Given problem >> Among the entries that follow, the required portion opens with the line containing "return mug_body().fuse(strap).removeSplitter()" and closes with the line containing "cad_parts[node].hide_render = cad_parts[node].hide_viewport". Give that portion again exactly, and nothing else.

Material >>
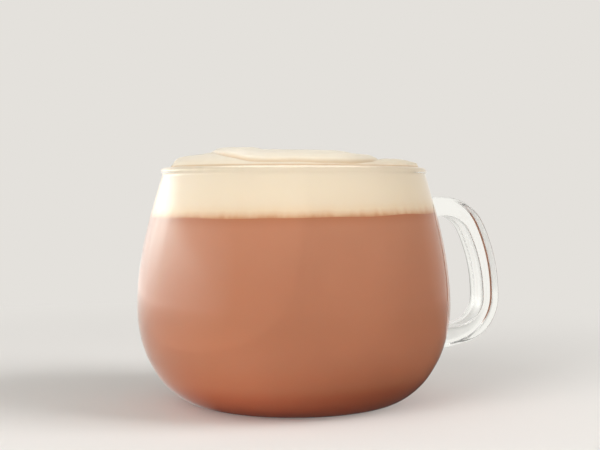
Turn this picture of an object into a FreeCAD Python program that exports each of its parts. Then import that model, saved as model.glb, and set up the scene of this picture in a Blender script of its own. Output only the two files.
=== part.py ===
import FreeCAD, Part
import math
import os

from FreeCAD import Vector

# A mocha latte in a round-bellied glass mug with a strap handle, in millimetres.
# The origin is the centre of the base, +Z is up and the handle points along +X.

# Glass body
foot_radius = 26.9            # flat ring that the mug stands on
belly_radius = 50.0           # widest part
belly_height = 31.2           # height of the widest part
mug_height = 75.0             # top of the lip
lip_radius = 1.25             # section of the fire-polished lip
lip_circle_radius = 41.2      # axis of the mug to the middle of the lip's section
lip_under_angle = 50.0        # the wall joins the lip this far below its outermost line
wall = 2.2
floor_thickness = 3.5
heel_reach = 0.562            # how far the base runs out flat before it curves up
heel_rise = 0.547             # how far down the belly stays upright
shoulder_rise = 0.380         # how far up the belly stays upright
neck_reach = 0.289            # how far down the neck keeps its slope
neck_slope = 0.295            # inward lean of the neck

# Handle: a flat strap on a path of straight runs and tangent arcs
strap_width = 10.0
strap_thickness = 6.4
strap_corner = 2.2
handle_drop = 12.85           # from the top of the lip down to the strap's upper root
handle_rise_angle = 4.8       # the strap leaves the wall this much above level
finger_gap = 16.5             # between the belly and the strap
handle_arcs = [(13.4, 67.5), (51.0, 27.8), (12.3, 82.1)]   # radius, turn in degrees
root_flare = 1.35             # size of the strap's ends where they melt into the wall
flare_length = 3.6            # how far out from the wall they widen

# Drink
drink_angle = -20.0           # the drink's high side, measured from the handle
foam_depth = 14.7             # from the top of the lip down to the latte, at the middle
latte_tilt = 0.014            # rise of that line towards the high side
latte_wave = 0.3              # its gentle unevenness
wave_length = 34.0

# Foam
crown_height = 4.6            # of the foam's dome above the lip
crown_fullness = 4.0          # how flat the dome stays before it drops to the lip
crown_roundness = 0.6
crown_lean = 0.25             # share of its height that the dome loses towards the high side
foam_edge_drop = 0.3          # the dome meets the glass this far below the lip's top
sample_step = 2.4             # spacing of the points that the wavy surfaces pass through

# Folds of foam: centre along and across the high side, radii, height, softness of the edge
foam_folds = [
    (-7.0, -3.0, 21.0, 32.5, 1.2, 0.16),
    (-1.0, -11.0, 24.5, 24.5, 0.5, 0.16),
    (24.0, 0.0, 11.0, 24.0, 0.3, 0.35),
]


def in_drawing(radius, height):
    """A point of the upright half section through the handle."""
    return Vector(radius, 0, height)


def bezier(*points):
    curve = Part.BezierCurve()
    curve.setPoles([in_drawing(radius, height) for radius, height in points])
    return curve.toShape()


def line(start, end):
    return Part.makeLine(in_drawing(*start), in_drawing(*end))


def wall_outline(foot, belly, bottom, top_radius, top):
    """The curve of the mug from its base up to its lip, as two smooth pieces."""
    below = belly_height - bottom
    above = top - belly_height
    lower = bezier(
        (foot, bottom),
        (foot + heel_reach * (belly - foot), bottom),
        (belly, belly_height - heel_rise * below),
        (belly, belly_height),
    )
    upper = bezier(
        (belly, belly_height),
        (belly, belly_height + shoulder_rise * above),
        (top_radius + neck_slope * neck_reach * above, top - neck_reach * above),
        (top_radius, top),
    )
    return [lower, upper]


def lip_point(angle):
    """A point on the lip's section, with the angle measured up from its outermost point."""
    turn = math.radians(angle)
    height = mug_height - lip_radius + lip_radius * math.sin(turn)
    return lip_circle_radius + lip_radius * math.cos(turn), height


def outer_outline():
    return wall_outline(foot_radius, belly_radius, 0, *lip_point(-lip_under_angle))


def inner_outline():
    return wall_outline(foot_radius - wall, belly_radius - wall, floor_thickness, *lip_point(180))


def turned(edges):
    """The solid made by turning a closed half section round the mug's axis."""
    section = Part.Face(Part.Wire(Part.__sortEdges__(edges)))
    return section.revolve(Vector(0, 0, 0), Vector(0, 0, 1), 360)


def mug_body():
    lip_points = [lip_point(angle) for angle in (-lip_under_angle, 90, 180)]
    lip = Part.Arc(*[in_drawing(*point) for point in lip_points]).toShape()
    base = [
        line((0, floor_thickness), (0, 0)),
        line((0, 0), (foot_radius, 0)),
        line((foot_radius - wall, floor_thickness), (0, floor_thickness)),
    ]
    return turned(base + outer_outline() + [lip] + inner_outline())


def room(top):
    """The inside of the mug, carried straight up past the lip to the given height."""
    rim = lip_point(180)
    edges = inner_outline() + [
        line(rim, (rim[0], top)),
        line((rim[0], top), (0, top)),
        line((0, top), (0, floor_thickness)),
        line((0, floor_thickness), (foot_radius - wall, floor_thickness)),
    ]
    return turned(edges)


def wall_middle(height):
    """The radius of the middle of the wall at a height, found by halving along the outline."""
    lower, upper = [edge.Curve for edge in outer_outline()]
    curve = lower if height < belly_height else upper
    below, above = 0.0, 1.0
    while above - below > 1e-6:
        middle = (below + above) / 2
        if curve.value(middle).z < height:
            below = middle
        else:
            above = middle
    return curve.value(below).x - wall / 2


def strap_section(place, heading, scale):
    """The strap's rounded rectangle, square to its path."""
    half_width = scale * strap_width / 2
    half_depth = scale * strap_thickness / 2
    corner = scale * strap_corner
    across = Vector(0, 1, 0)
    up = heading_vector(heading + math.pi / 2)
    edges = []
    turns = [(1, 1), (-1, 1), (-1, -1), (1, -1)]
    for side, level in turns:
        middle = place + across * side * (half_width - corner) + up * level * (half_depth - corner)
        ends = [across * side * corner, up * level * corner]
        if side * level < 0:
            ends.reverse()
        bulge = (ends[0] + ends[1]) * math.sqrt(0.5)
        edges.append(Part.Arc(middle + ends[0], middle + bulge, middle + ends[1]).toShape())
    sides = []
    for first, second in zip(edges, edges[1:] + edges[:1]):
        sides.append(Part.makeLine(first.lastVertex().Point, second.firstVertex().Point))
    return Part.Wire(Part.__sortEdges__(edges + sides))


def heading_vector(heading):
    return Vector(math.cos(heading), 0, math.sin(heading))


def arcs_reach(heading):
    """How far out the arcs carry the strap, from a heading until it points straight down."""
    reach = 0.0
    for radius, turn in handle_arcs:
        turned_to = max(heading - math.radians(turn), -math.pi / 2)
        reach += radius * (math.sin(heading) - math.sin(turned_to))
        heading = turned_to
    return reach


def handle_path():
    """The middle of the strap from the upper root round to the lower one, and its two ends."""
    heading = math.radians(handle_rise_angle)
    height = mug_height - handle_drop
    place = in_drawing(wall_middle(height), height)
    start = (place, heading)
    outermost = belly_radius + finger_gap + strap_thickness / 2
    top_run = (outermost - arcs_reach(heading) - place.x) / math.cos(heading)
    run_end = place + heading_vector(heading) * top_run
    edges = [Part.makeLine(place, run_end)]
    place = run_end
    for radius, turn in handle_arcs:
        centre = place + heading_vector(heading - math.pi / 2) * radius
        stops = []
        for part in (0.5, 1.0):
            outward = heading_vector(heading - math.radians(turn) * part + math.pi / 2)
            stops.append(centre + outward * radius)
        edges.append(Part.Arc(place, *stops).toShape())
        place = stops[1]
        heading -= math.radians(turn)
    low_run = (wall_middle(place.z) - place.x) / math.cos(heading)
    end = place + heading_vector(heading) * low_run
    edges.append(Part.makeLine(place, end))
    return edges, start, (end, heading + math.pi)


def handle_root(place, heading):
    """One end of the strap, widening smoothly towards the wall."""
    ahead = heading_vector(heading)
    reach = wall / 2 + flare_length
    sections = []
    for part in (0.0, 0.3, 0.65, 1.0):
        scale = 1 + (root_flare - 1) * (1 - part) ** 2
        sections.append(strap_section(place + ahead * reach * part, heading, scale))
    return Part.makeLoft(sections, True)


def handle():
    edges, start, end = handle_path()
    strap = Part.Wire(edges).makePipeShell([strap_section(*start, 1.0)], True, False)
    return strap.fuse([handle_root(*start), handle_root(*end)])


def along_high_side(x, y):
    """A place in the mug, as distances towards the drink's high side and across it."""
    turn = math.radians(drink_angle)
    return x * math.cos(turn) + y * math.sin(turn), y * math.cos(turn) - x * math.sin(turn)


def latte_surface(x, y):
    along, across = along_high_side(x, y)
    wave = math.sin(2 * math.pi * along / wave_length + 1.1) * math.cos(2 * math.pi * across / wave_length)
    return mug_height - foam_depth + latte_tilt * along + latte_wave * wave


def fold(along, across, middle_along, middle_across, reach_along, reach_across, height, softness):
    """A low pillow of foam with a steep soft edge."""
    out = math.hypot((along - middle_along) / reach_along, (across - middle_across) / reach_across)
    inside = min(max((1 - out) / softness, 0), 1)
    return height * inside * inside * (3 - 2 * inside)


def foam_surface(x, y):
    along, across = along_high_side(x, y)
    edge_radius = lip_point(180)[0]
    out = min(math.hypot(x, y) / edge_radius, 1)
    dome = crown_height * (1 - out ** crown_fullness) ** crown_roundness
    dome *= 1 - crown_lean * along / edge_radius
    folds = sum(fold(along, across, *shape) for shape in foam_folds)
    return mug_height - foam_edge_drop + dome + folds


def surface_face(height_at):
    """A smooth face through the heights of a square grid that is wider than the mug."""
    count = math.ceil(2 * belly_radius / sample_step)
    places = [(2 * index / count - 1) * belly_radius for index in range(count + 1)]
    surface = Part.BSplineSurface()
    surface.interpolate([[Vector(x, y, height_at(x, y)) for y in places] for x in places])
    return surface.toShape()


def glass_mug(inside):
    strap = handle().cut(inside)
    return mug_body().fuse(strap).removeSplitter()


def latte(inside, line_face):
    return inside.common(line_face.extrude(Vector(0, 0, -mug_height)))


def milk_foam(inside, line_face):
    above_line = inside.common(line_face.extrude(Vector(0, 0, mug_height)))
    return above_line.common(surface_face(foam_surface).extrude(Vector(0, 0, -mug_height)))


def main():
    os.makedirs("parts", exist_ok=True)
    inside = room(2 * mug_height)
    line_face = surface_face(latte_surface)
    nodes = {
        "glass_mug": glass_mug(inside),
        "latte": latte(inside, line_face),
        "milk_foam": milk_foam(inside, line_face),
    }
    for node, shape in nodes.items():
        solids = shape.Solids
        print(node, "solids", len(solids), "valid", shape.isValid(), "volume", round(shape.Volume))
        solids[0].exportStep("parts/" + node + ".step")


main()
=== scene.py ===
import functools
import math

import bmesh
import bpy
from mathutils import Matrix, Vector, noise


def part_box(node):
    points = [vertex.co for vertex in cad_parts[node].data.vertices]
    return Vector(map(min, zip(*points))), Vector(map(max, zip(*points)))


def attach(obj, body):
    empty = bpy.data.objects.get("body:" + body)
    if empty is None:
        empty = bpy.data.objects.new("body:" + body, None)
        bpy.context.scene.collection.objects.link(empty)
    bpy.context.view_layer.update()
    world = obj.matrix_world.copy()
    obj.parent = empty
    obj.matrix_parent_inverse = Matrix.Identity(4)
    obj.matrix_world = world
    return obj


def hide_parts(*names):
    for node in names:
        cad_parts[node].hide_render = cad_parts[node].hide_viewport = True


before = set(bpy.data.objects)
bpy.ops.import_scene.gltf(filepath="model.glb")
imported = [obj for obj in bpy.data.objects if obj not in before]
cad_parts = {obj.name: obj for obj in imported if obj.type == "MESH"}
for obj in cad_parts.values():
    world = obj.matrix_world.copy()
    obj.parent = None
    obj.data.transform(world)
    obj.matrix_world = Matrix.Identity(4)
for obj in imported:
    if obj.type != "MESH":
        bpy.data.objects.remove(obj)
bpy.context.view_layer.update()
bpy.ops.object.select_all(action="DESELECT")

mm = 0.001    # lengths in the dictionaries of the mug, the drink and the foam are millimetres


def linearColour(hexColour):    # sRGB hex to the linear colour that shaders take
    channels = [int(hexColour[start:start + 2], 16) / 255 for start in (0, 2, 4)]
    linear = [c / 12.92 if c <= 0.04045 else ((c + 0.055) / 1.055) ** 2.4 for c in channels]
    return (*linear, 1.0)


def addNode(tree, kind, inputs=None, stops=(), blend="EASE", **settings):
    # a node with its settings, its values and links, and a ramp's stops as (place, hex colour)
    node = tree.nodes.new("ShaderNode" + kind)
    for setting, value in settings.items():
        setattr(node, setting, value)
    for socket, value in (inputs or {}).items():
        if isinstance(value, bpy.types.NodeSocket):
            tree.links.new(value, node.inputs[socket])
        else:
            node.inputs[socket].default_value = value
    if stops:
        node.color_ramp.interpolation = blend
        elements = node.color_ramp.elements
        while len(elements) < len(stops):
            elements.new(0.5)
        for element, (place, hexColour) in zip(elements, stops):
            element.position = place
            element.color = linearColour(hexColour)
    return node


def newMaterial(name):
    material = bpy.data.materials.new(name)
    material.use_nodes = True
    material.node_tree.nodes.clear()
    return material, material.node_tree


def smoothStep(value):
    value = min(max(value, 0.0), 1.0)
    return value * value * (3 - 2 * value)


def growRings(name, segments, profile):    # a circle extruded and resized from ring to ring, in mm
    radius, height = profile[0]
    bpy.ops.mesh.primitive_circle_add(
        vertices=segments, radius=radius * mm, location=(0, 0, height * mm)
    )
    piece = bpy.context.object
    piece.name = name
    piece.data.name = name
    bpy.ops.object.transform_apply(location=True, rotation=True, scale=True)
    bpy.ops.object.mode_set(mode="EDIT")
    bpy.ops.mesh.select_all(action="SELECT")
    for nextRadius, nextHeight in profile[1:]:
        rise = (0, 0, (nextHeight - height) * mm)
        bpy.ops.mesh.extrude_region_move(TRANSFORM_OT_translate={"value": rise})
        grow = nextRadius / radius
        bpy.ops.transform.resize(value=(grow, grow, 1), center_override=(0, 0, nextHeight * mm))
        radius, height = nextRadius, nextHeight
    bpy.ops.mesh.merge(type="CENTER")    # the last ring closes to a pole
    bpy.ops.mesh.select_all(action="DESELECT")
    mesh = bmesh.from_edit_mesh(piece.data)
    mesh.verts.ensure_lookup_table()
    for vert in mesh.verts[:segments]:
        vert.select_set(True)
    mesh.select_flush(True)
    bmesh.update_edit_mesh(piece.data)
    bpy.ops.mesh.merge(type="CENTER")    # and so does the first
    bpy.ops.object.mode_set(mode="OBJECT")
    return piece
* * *
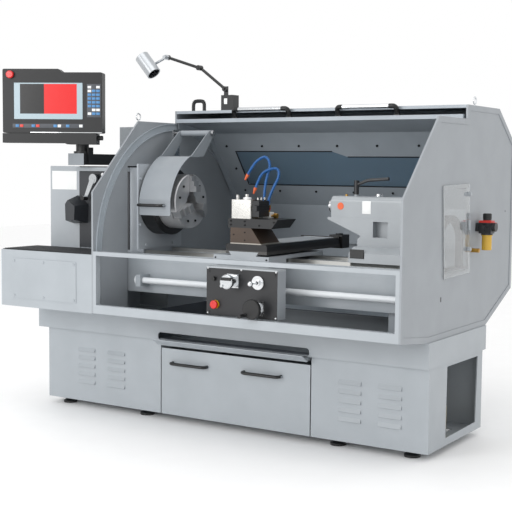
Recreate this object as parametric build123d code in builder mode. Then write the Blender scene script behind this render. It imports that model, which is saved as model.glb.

Correct result >>
    return mug_body().fuse(strap).removeSplitter()


def latte(inside, line_face):
    return inside.common(line_face.extrude(Vector(0, 0, -mug_height)))


def milk_foam(inside, line_face):
    above_line = inside.common(line_face.extrude(Vector(0, 0, mug_height)))
    return above_line.common(surface_face(foam_surface).extrude(Vector(0, 0, -mug_height)))


def main():
    os.makedirs("parts", exist_ok=True)
    inside = room(2 * mug_height)
    line_face = surface_face(latte_surface)
    nodes = {
        "glass_mug": glass_mug(inside),
        "latte": latte(inside, line_face),
        "milk_foam": milk_foam(inside, line_face),
    }
    for node, shape in nodes.items():
        solids = shape.Solids
        print(node, "solids", len(solids), "valid", shape.isValid(), "volume", round(shape.Volume))
        solids[0].exportStep("parts/" + node + ".step")


main()
=== scene.py ===
import functools
import math

import bmesh
import bpy
from mathutils import Matrix, Vector, noise


def part_box(node):
    points = [vertex.co for vertex in cad_parts[node].data.vertices]
    return Vector(map(min, zip(*points))), Vector(map(max, zip(*points)))


def attach(obj, body):
    empty = bpy.data.objects.get("body:" + body)
    if empty is None:
        empty = bpy.data.objects.new("body:" + body, None)
        bpy.context.scene.collection.objects.link(empty)
    bpy.context.view_layer.update()
    world = obj.matrix_world.copy()
    obj.parent = empty
    obj.matrix_parent_inverse = Matrix.Identity(4)
    obj.matrix_world = world
    return obj


def hide_parts(*names):
    for node in names:
        cad_parts[node].hide_render = cad_parts[node].hide_viewport = True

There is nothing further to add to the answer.